The code works beautifully even with the blatant inefficiencies.  When we package the software Kaushik and I will condense a couple of these steps and make it so an input can be specified (i.e. input directory, primary/secondary).

We ran the full pipeline for the secondary shares, producing strong results.  There is an indexing problem in makeResults.py that prevents some the returns from being displayed correctly, for now the list was short enough to fix by hand.  Kaushik started the pipeline for primary shares.

Phillip gave a practice talk (a practice talk for his Friday practice talk rather) on “Actively Interacting with Experts: Probabilistic Logic Approach.”  Professor reminded us as a lab what we needed to focus on when writing papers.

Thursday, September 15, 2016: 1:00pm – 2:12pm (1.2 hours)

Shuo was running a fever, so professor led reading group with “Probabilistic Theorem Proving.”

Friday, September 16, 2016: 10:06am – 11:24am; 12:18pm – 3:18pm (4.3 hours)

photo of the starai group members, Alexander took the photo

Phillip started our morning with the polished version of the practice talk he gave on Wednesday.  Lab picture day was immediately after (I took the first photo, I’ll be in a separate one or we’ll get someone to take a full group photo).

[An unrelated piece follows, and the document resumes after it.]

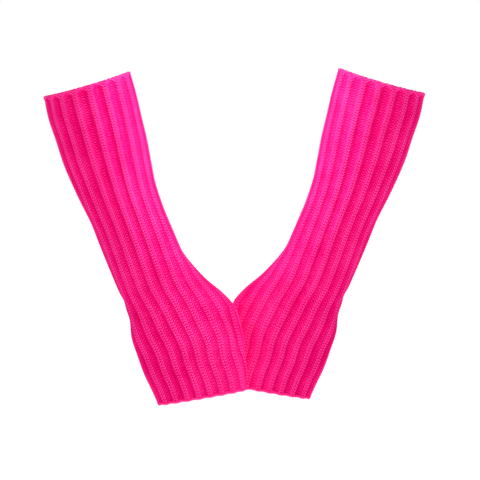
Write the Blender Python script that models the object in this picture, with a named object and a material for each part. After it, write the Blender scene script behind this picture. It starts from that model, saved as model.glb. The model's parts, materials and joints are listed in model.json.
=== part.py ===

I had a Serve-IT meeting and took off for about an hour, but returned and rewrote extractFinancialLines.py.  The complicated steps that I outlined on Wednesday are now handled by a single function, extractFinancialLines.py docs500/ now returns a posEx.txt file with all of the lines extracted from files in a directory.

My next step is to write an interface and automatically run strip.sh (or something equivalent) on the files before extractFinancialLines.py.

Kaushik and I did some preparation for our presentation on Monday, I’ll put some finishing touches on it Monday morning.